▶ **Short task**: Give the data below again, word for word.

-- start of Collected material --

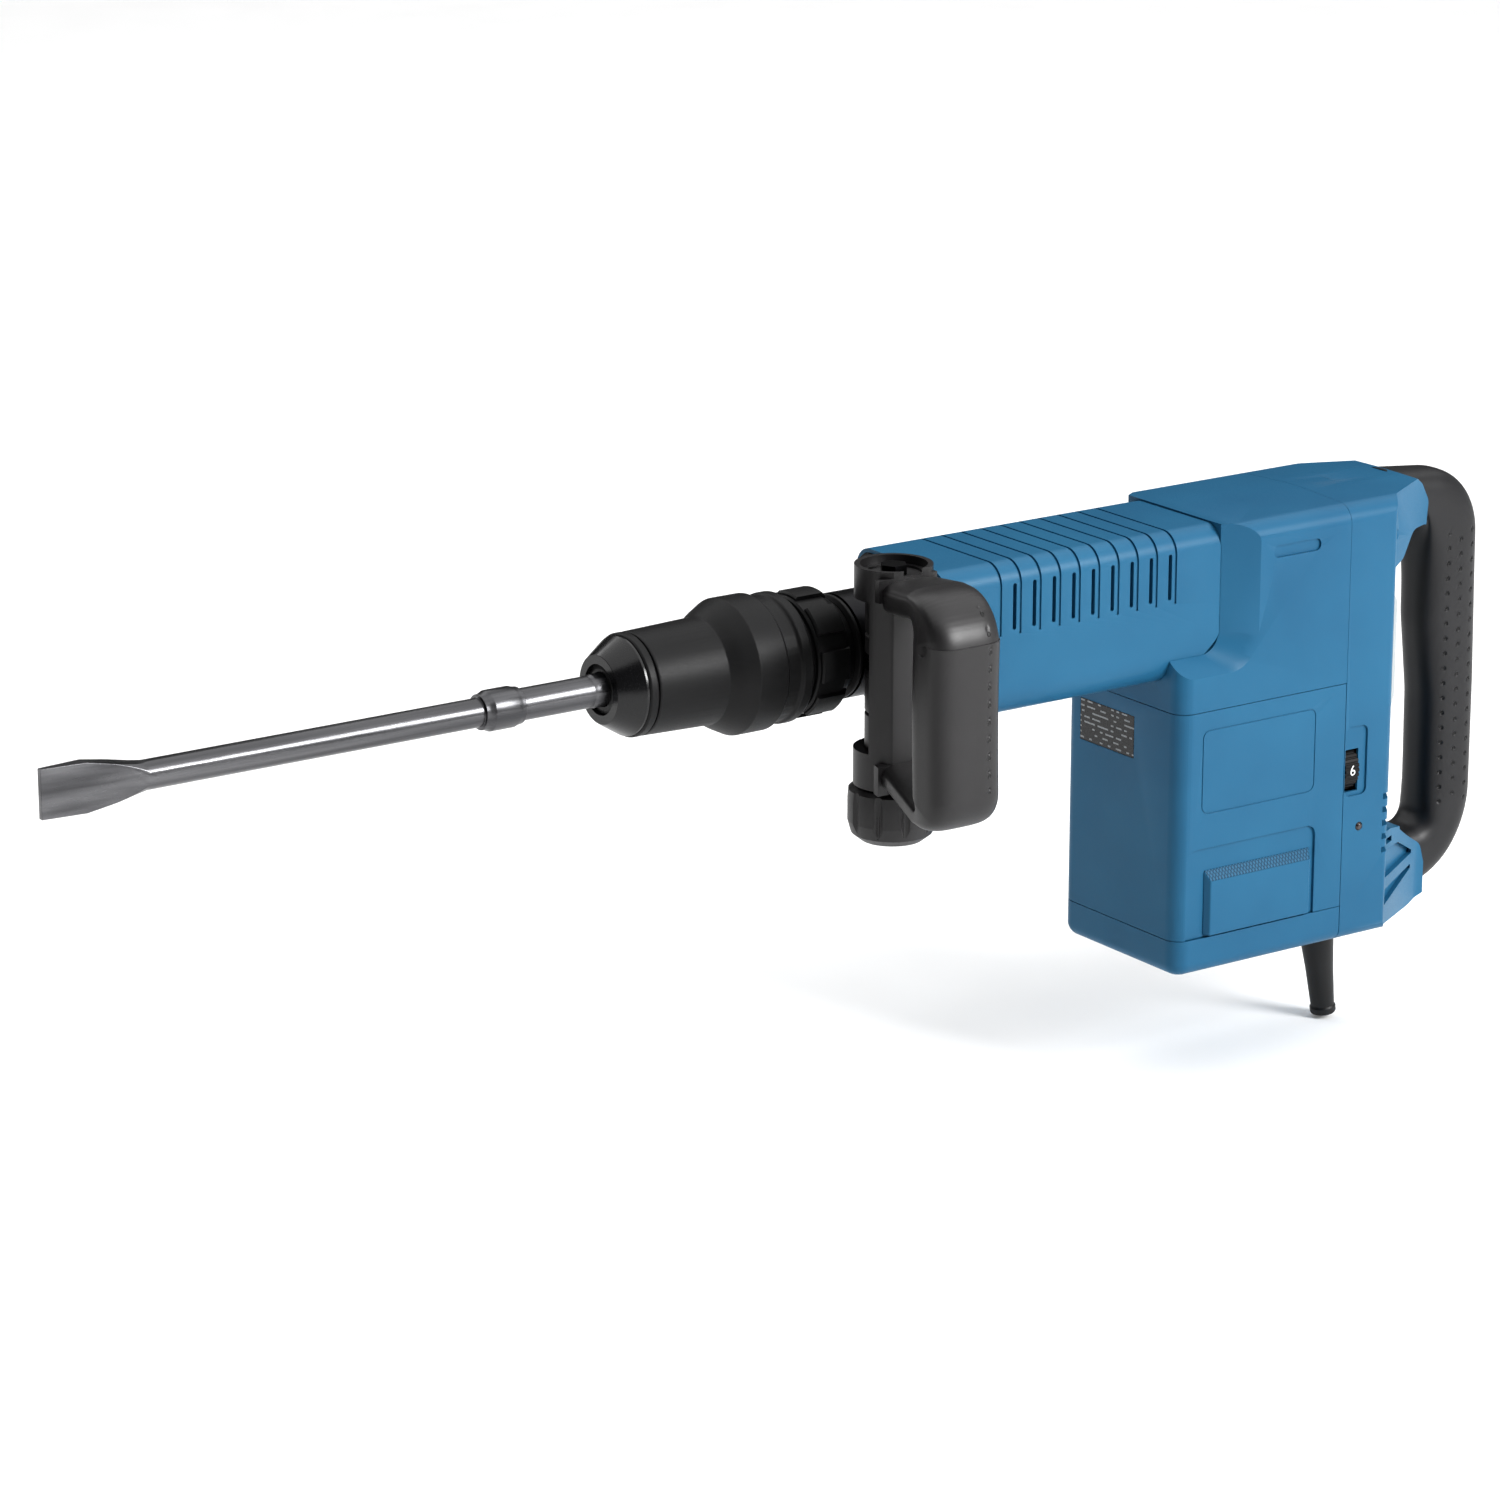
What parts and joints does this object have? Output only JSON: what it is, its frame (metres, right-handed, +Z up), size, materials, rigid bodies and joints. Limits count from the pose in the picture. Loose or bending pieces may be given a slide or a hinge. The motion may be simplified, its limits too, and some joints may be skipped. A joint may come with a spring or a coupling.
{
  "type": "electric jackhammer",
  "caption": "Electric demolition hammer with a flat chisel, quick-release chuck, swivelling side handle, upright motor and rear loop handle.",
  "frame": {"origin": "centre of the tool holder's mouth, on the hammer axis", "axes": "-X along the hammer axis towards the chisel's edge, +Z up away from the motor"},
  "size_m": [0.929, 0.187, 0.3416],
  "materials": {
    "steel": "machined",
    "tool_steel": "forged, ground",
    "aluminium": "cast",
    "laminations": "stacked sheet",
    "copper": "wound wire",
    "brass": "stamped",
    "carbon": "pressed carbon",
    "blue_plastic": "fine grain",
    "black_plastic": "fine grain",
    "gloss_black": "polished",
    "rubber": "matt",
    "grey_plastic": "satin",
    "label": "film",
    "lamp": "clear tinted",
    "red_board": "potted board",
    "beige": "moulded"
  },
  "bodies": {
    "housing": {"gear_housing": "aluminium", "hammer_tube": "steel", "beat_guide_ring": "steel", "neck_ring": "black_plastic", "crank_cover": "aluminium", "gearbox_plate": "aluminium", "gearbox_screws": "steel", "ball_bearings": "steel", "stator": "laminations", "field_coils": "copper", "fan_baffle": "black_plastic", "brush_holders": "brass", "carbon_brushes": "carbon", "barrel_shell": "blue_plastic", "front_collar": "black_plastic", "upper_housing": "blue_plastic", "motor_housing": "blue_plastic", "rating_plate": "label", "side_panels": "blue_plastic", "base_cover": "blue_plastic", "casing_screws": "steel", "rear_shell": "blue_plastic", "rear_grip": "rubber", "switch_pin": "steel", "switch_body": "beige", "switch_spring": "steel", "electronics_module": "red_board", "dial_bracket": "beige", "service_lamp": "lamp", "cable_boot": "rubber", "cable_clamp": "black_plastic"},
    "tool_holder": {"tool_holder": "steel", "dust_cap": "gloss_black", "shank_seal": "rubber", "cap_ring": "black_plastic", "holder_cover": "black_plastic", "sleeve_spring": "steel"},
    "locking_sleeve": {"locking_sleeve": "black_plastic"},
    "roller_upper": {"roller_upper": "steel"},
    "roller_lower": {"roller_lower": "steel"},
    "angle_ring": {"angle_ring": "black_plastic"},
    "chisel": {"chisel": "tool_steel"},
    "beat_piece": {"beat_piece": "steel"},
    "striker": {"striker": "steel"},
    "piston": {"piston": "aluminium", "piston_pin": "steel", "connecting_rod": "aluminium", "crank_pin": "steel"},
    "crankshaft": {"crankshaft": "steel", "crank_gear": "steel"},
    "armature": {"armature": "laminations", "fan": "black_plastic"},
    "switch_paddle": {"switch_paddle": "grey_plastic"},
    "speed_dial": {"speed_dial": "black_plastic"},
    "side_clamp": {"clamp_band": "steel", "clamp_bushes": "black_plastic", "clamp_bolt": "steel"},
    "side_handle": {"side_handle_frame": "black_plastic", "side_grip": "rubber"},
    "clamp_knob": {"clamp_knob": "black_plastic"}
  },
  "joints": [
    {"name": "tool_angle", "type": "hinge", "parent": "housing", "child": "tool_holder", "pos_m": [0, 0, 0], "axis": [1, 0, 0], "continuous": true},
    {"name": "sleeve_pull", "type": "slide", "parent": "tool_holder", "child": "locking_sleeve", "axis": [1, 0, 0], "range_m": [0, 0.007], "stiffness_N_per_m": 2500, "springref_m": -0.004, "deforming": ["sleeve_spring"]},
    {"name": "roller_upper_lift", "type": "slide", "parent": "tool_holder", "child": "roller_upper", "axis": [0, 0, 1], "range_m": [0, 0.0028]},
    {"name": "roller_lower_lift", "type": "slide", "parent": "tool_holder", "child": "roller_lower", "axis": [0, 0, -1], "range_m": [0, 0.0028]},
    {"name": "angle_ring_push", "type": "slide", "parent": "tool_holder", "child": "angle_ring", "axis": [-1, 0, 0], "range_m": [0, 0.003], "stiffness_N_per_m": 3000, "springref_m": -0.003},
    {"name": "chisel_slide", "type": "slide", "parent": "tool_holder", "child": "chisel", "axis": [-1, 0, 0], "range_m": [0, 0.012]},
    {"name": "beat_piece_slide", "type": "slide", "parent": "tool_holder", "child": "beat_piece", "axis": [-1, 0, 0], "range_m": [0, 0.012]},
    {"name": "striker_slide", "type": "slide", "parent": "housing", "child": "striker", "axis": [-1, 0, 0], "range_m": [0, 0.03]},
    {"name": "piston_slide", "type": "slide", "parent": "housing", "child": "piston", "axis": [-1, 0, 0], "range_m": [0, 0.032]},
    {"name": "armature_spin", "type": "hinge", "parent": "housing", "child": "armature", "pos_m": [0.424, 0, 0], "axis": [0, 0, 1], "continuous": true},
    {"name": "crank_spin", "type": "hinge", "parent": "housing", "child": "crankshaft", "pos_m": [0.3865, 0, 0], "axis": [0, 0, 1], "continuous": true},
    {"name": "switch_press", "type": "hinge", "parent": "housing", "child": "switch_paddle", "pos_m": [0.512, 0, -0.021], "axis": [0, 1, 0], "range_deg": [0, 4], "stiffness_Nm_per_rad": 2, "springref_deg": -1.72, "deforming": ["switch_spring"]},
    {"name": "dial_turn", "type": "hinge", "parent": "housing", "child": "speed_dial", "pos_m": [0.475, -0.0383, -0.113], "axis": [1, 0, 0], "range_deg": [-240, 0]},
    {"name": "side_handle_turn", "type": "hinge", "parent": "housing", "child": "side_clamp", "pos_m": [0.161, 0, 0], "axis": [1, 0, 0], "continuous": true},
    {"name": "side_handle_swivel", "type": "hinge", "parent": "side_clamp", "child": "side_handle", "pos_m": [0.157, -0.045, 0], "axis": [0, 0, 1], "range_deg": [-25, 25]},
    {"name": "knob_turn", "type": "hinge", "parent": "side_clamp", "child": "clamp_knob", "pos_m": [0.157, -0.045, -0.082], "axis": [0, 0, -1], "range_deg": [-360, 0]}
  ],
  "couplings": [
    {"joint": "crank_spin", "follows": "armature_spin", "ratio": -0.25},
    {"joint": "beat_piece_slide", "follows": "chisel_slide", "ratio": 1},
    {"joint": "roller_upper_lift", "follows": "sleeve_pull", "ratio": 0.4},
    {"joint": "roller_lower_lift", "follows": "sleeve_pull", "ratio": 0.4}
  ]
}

-- end of Collected material --

▶ **Result**:
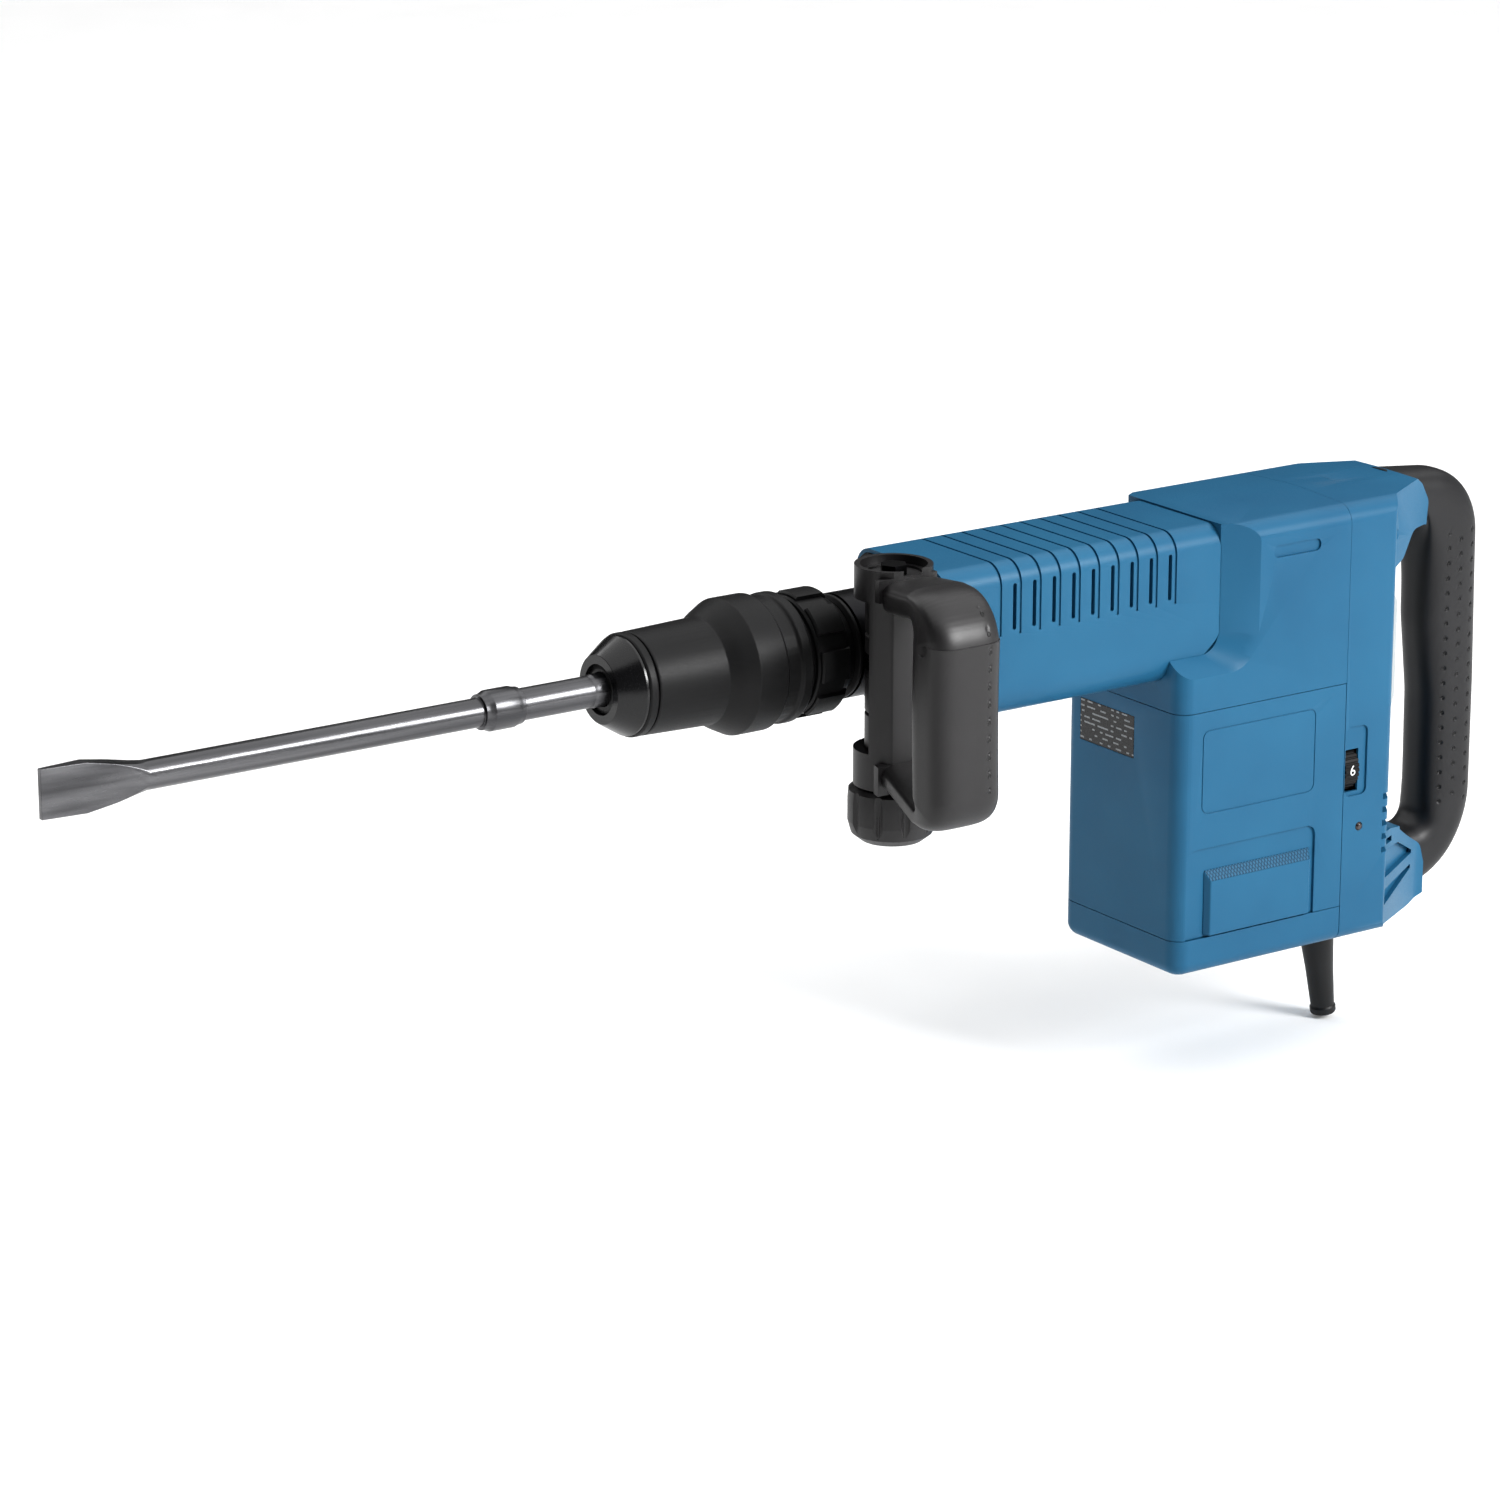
What parts and joints does this object have? Output only JSON: what it is, its frame (metres, right-handed, +Z up), size, materials, rigid bodies and joints. Limits count from the pose in the picture. Loose or bending pieces may be given a slide or a hinge. The motion may be simplified, its limits too, and some joints may be skipped. A joint may come with a spring or a coupling.
{
  "type": "electric jackhammer",
  "caption": "Electric demolition hammer with a flat chisel, quick-release chuck, swivelling side handle, upright motor and rear loop handle.",
  "frame": {"origin": "centre of the tool holder's mouth, on the hammer axis", "axes": "-X along the hammer axis towards the chisel's edge, +Z up away from the motor"},
  "size_m": [0.929, 0.187, 0.3416],
  "materials": {
    "steel": "machined",
    "tool_steel": "forged, ground",
    "aluminium": "cast",
    "laminations": "stacked sheet",
    "copper": "wound wire",
    "brass": "stamped",
    "carbon": "pressed carbon",
    "blue_plastic": "fine grain",
    "black_plastic": "fine grain",
    "gloss_black": "polished",
    "rubber": "matt",
    "grey_plastic": "satin",
    "label": "film",
    "lamp": "clear tinted",
    "red_board": "potted board",
    "beige": "moulded"
  },
  "bodies": {
    "housing": {"gear_housing": "aluminium", "hammer_tube": "steel", "beat_guide_ring": "steel", "neck_ring": "black_plastic", "crank_cover": "aluminium", "gearbox_plate": "aluminium", "gearbox_screws": "steel", "ball_bearings": "steel", "stator": "laminations", "field_coils": "copper", "fan_baffle": "black_plastic", "brush_holders": "brass", "carbon_brushes": "carbon", "barrel_shell": "blue_plastic", "front_collar": "black_plastic", "upper_housing": "blue_plastic", "motor_housing": "blue_plastic", "rating_plate": "label", "side_panels": "blue_plastic", "base_cover": "blue_plastic", "casing_screws": "steel", "rear_shell": "blue_plastic", "rear_grip": "rubber", "switch_pin": "steel", "switch_body": "beige", "switch_spring": "steel", "electronics_module": "red_board", "dial_bracket": "beige", "service_lamp": "lamp", "cable_boot": "rubber", "cable_clamp": "black_plastic"},
    "tool_holder": {"tool_holder": "steel", "dust_cap": "gloss_black", "shank_seal": "rubber", "cap_ring": "black_plastic", "holder_cover": "black_plastic", "sleeve_spring": "steel"},
    "locking_sleeve": {"locking_sleeve": "black_plastic"},
    "roller_upper": {"roller_upper": "steel"},
    "roller_lower": {"roller_lower": "steel"},
    "angle_ring": {"angle_ring": "black_plastic"},
    "chisel": {"chisel": "tool_steel"},
    "beat_piece": {"beat_piece": "steel"},
    "striker": {"striker": "steel"},
    "piston": {"piston": "aluminium", "piston_pin": "steel", "connecting_rod": "aluminium", "crank_pin": "steel"},
    "crankshaft": {"crankshaft": "steel", "crank_gear": "steel"},
    "armature": {"armature": "laminations", "fan": "black_plastic"},
    "switch_paddle": {"switch_paddle": "grey_plastic"},
    "speed_dial": {"speed_dial": "black_plastic"},
    "side_clamp": {"clamp_band": "steel", "clamp_bushes": "black_plastic", "clamp_bolt": "steel"},
    "side_handle": {"side_handle_frame": "black_plastic", "side_grip": "rubber"},
    "clamp_knob": {"clamp_knob": "black_plastic"}
  },
  "joints": [
    {"name": "tool_angle", "type": "hinge", "parent": "housing", "child": "tool_holder", "pos_m": [0, 0, 0], "axis": [1, 0, 0], "continuous": true},
    {"name": "sleeve_pull", "type": "slide", "parent": "tool_holder", "child": "locking_sleeve", "axis": [1, 0, 0], "range_m": [0, 0.007], "stiffness_N_per_m": 2500, "springref_m": -0.004, "deforming": ["sleeve_spring"]},
    {"name": "roller_upper_lift", "type": "slide", "parent": "tool_holder", "child": "roller_upper", "axis": [0, 0, 1], "range_m": [0, 0.0028]},
    {"name": "roller_lower_lift", "type": "slide", "parent": "tool_holder", "child": "roller_lower", "axis": [0, 0, -1], "range_m": [0, 0.0028]},
    {"name": "angle_ring_push", "type": "slide", "parent": "tool_holder", "child": "angle_ring", "axis": [-1, 0, 0], "range_m": [0, 0.003], "stiffness_N_per_m": 3000, "springref_m": -0.003},
    {"name": "chisel_slide", "type": "slide", "parent": "tool_holder", "child": "chisel", "axis": [-1, 0, 0], "range_m": [0, 0.012]},
    {"name": "beat_piece_slide", "type": "slide", "parent": "tool_holder", "child": "beat_piece", "axis": [-1, 0, 0], "range_m": [0, 0.012]},
    {"name": "striker_slide", "type": "slide", "parent": "housing", "child": "striker", "axis": [-1, 0, 0], "range_m": [0, 0.03]},
    {"name": "piston_slide", "type": "slide", "parent": "housing", "child": "piston", "axis": [-1, 0, 0], "range_m": [0, 0.032]},
    {"name": "armature_spin", "type": "hinge", "parent": "housing", "child": "armature", "pos_m": [0.424, 0, 0], "axis": [0, 0, 1], "continuous": true},
    {"name": "crank_spin", "type": "hinge", "parent": "housing", "child": "crankshaft", "pos_m": [0.3865, 0, 0], "axis": [0, 0, 1], "continuous": true},
    {"name": "switch_press", "type": "hinge", "parent": "housing", "child": "switch_paddle", "pos_m": [0.512, 0, -0.021], "axis": [0, 1, 0], "range_deg": [0, 4], "stiffness_Nm_per_rad": 2, "springref_deg": -1.72, "deforming": ["switch_spring"]},
    {"name": "dial_turn", "type": "hinge", "parent": "housing", "child": "speed_dial", "pos_m": [0.475, -0.0383, -0.113], "axis": [1, 0, 0], "range_deg": [-240, 0]},
    {"name": "side_handle_turn", "type": "hinge", "parent": "housing", "child": "side_clamp", "pos_m": [0.161, 0, 0], "axis": [1, 0, 0], "continuous": true},
    {"name": "side_handle_swivel", "type": "hinge", "parent": "side_clamp", "child": "side_handle", "pos_m": [0.157, -0.045, 0], "axis": [0, 0, 1], "range_deg": [-25, 25]},
    {"name": "knob_turn", "type": "hinge", "parent": "side_clamp", "child": "clamp_knob", "pos_m": [0.157, -0.045, -0.082], "axis": [0, 0, -1], "range_deg": [-360, 0]}
  ],
  "couplings": [
    {"joint": "crank_spin", "follows": "armature_spin", "ratio": -0.25},
    {"joint": "beat_piece_slide", "follows": "chisel_slide", "ratio": 1},
    {"joint": "roller_upper_lift", "follows": "sleeve_pull", "ratio": 0.4},
    {"joint": "roller_lower_lift", "follows": "sleeve_pull", "ratio": 0.4}
  ]
}